» **WHAT YOU HAVE TO DO**
Answer with a single number: the count of lines that hold "materials".

# # # # #

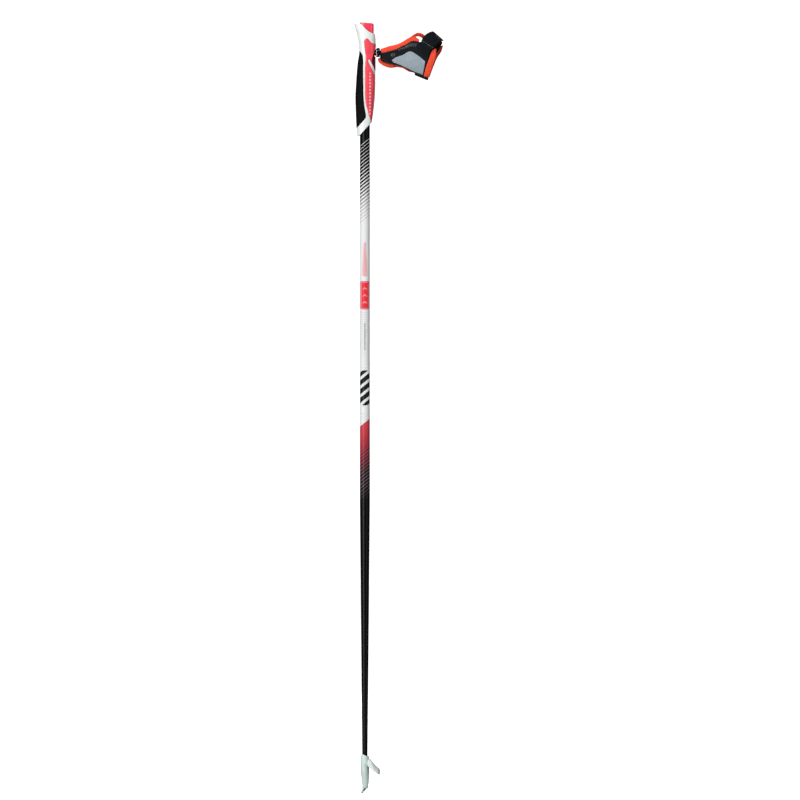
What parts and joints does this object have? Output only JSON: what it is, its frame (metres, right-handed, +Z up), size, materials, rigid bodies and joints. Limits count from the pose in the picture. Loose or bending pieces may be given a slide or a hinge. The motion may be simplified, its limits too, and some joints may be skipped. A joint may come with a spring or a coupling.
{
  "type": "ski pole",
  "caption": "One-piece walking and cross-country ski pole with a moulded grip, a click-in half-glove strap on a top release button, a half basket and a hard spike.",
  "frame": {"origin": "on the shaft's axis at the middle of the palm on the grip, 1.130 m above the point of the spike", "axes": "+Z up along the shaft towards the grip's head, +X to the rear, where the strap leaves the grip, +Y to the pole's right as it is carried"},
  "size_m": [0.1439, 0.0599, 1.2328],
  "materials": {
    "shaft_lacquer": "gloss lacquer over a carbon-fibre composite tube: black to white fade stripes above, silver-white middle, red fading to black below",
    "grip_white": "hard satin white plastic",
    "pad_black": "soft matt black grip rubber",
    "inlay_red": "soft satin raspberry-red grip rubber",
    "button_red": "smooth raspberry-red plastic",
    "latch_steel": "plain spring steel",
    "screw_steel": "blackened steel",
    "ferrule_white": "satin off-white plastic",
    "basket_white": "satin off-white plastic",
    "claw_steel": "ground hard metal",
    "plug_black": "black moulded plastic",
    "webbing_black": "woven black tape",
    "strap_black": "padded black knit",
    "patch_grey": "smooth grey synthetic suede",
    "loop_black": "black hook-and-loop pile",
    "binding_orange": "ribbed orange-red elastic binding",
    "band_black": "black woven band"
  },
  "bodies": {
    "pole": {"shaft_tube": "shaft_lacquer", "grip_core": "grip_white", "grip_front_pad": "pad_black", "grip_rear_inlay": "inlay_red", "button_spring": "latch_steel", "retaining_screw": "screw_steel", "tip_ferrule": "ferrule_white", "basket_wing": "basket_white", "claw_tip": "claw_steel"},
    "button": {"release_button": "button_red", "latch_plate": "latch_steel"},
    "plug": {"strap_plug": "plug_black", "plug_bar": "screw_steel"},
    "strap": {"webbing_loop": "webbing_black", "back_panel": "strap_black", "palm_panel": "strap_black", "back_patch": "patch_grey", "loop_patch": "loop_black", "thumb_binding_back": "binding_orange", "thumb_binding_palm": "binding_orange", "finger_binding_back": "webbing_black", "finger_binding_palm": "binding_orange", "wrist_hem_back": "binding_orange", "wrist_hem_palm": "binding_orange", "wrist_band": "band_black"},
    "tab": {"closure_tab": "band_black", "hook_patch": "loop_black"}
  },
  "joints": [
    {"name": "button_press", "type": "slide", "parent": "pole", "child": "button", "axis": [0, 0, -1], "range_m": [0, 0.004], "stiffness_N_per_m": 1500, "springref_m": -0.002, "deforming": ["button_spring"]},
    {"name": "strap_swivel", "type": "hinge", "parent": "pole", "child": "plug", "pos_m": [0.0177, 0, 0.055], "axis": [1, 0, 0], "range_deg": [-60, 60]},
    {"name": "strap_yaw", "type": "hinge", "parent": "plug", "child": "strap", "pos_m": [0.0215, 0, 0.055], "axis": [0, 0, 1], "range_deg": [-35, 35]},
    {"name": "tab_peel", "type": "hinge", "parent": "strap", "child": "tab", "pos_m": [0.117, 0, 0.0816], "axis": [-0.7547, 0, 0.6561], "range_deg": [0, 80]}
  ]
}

# # # # #

» **OUTPUT**
2